TASK PROMPT> The lines to be extracted run from the start of the listing through the line containing "the lights, the"; copy them exactly and nothing else.

AVAILABLE DATA>
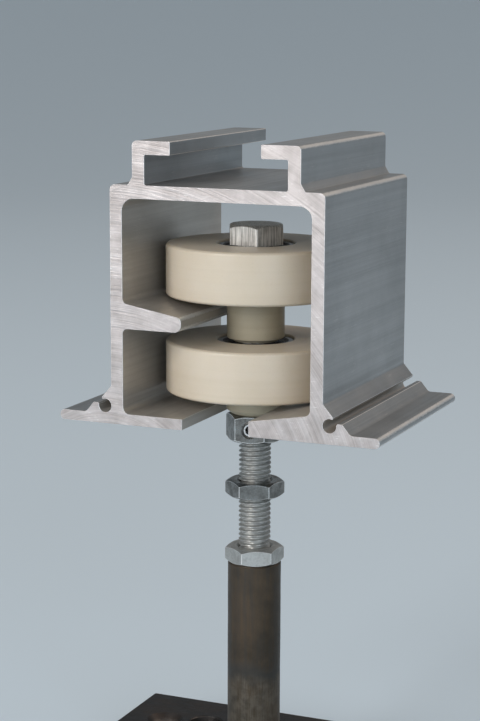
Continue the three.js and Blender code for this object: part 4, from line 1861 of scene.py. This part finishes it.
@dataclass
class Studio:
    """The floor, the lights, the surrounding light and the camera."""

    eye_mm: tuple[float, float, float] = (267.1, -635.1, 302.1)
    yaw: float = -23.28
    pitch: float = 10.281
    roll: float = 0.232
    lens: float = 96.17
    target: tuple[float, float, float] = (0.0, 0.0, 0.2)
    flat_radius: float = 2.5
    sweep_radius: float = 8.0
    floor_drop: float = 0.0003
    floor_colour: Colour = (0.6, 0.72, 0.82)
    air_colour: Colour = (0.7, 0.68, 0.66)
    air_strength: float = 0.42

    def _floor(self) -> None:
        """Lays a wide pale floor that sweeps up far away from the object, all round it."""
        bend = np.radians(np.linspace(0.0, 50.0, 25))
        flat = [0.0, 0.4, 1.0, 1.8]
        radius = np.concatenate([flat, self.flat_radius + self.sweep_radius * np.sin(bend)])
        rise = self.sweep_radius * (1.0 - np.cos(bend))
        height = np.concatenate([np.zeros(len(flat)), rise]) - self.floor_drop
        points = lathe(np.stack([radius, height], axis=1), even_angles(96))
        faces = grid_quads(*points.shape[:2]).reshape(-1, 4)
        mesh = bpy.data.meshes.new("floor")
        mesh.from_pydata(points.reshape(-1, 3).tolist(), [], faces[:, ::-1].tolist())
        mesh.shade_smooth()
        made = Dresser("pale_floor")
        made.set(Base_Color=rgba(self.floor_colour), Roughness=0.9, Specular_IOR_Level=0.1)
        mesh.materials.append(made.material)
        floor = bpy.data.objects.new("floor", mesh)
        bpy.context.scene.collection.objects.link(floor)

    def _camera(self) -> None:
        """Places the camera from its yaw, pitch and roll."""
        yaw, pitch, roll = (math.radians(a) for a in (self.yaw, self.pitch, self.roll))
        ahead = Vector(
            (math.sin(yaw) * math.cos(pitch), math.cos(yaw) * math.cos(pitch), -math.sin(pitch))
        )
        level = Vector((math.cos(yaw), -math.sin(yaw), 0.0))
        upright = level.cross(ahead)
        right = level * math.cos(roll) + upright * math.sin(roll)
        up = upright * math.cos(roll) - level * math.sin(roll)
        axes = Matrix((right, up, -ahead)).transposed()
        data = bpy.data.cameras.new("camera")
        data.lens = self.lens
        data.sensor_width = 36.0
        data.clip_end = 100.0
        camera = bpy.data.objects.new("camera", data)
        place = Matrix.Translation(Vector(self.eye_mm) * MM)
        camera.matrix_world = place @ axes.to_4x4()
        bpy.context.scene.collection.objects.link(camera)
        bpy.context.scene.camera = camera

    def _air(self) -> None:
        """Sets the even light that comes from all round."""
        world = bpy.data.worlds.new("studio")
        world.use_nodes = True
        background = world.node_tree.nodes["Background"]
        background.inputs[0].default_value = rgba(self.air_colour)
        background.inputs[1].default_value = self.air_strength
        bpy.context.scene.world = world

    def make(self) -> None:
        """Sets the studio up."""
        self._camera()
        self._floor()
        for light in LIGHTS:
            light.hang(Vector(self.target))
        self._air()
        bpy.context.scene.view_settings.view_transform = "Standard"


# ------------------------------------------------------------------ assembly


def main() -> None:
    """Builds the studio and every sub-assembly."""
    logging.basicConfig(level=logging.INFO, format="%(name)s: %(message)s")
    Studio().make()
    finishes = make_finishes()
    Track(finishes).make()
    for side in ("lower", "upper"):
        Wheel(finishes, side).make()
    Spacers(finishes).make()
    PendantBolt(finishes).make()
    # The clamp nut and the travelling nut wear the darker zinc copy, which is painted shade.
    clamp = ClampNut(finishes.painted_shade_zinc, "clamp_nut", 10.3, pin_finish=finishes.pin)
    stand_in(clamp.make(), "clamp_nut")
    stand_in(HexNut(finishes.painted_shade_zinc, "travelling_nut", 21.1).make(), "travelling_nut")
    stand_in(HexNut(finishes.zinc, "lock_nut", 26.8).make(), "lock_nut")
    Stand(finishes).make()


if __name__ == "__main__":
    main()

EXERCISE RESULT>
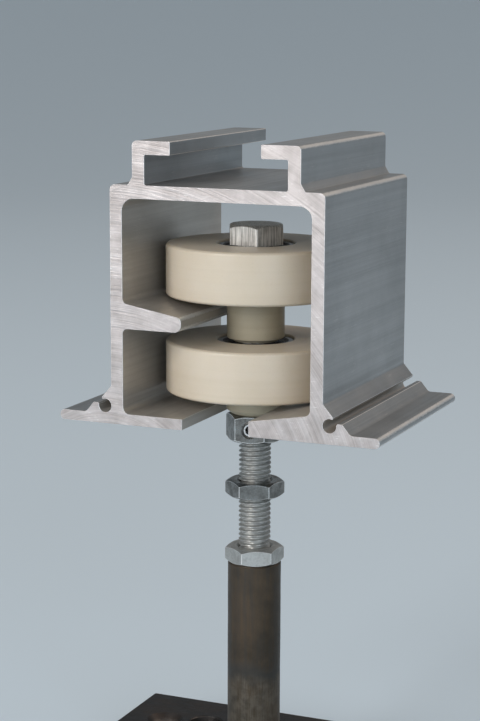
Continue the three.js and Blender code for this object: part 4, from line 1861 of scene.py. This part finishes it.
@dataclass
class Studio:
    """The floor, the lights, the surrounding light and the camera."""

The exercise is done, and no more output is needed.